How are you? How was your day? Have you eaten yet? Do you still remember me?

 I'm sorry I am a coward, I admit it. There was no other reason for me to leave you. Why did you think that I'm leaving you? I said to you, that I am sick, I'm not a normal person. Still, why did you do that? I'm not in a healthy state of my mind, and don't you wanna try to understand it? You made me afraid of people again. But when I looked again, it was no one's fault. It was a misunderstanding. But because of our selfish selves, we never talk again. How stupid it is? I don't hate you, but I'm scared. What if you say harsh words towards me? What if you're the same like someone I knew before? We were like disappearing through time. You forget me, I forget you. Is it us? I miss you, I miss us. But if it is true, we are just temporary, then, thank you for the memories. We used to talk about our crushes, and did you know that I'm no longer like him? What about you?
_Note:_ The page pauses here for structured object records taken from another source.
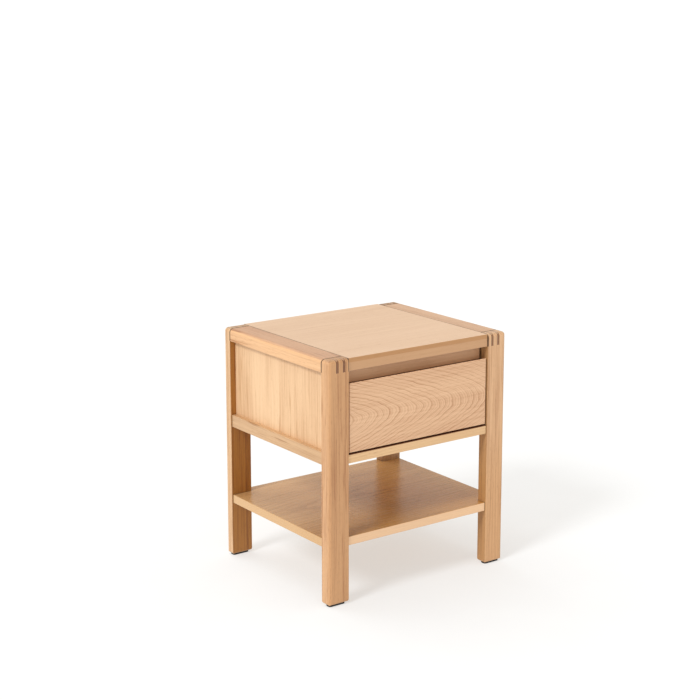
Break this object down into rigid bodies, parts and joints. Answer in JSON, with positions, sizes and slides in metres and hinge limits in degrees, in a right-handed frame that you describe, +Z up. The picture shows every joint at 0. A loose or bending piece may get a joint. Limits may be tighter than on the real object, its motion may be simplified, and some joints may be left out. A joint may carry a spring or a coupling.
{
  "type": "nightstand with drawer and open shelf",
  "caption": "Small oak bedside table with square-edged legs, finger-jointed top corners, a finger-pull drawer on telescopic slides and an open lower shelf.",
  "frame": {"origin": "on the floor, below the middle of the table", "axes": "+X to the right seen from the front, -Y out of the front, towards which the drawer opens, +Z up"},
  "size_m": [0.45, 0.38, 0.5],
  "materials": {
    "batten_wood": "planed wood",
    "bumper_rubber": "soft rubber",
    "cam_zinc": "die-cast zinc",
    "clip_plastic": "grey moulded plastic",
    "dowel_beech": "plain beech",
    "drawer_box": "satin wood, straight grain",
    "drawer_plywood": "matte plywood",
    "oak_drawer_front": "satin oiled oak with a large cathedral grain",
    "oak_frame": "satin oiled oak, straight grain along each leg and rail",
    "oak_panel": "satin oiled oak, upright grain",
    "oak_shelf": "satin oiled oak, grain along the width",
    "oak_top": "satin oiled oak, fine pale grain along the width",
    "pad_black": "black moulded plastic",
    "screw_steel": "zinc-plated steel",
    "slide_steel": "zinc-plated sheet steel"
  },
  "bodies": {
    "cabinet": {"back_panel": "oak_panel", "deck": "oak_shelf", "deck_dowels": "dowel_beech", "foot_nails": "screw_steel", "foot_pad_front_left": "pad_black", "foot_pad_front_right": "pad_black", "foot_pad_rear_left": "pad_black", "foot_pad_rear_right": "pad_black", "leg_front_left": "oak_frame", "leg_front_right": "oak_frame", "leg_rear_left": "oak_frame", "leg_rear_right": "oak_frame", "lower_rail_left": "oak_frame", "lower_rail_right": "oak_frame", "rear_bumpers": "bumper_rubber", "shelf": "oak_shelf", "shelf_cam_bolts": "screw_steel", "shelf_cams": "cam_zinc", "shelf_dowels": "dowel_beech", "side_panel_left": "oak_panel", "side_panel_right": "oak_panel", "slide_batten_left": "batten_wood", "slide_batten_right": "batten_wood", "slide_bracket_left": "slide_steel", "slide_bracket_right": "slide_steel", "slide_bracket_screws": "screw_steel", "slide_track_left": "slide_steel", "slide_track_right": "slide_steel", "top_dowels": "dowel_beech", "top_panel": "oak_top", "top_rail_left": "oak_frame", "top_rail_right": "oak_frame"},
    "slide_members": {"slide_middle_left": "slide_steel", "slide_middle_right": "slide_steel", "slide_sync_rod": "slide_steel"},
    "drawer": {"drawer_front": "oak_drawer_front", "drawer_inner_front": "drawer_box", "drawer_side_left": "drawer_box", "drawer_side_right": "drawer_box", "drawer_back": "drawer_box", "drawer_bottom": "drawer_plywood", "drawer_dowels": "dowel_beech", "drawer_front_screws": "screw_steel", "slide_runner_left": "slide_steel", "slide_runner_right": "slide_steel", "slide_clip_left": "clip_plastic", "slide_clip_right": "clip_plastic"}
  },
  "joints": [
    {"name": "drawer_slide", "type": "slide", "parent": "cabinet", "child": "drawer", "axis": [0, -1, 0], "range_m": [0, 0.28]},
    {"name": "slide_member_travel", "type": "slide", "parent": "cabinet", "child": "slide_members", "axis": [0, -1, 0], "range_m": [0, 0.14]}
  ],
  "couplings": [
    {"joint": "slide_member_travel", "follows": "drawer_slide", "ratio": 0.5}
  ]
}
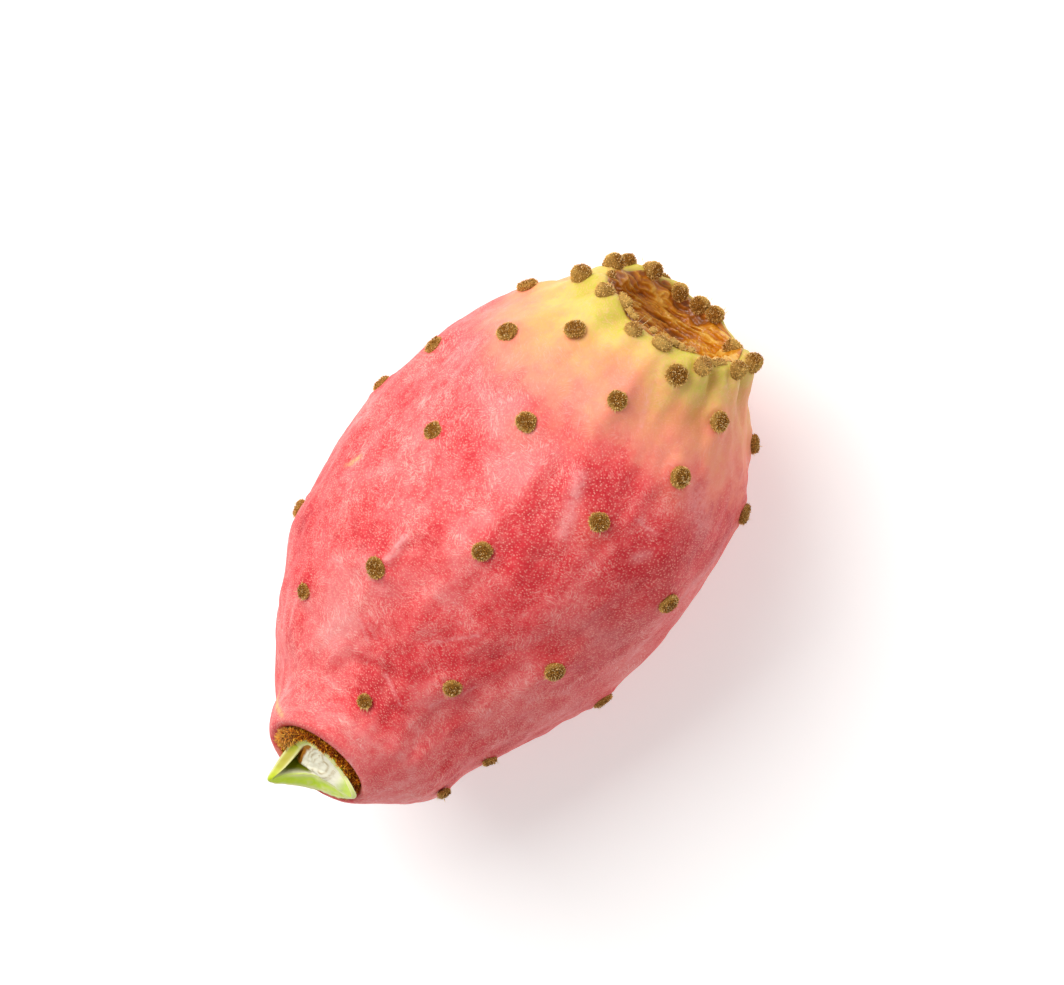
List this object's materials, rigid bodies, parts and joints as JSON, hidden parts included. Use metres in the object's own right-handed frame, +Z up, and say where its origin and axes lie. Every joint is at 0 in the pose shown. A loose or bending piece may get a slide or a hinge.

You guys already become a couple? Our story never ended, why we paused it for a long time? Do you really wanted this to end? You seems happy. Me too. If one day, I no longer want any connection with each other, do you regret it? Am I regret it? It hurts, but thank you. You were so nice and those times you treated me so well, I'm grateful. Am I gonna continue this? Sorry to say, I'm tired. I need a rest, even I never really have it. If you want us again, just come and at least a hello. I don't wait for you. Hence, I just wanna say I miss you and thank you again, for having me.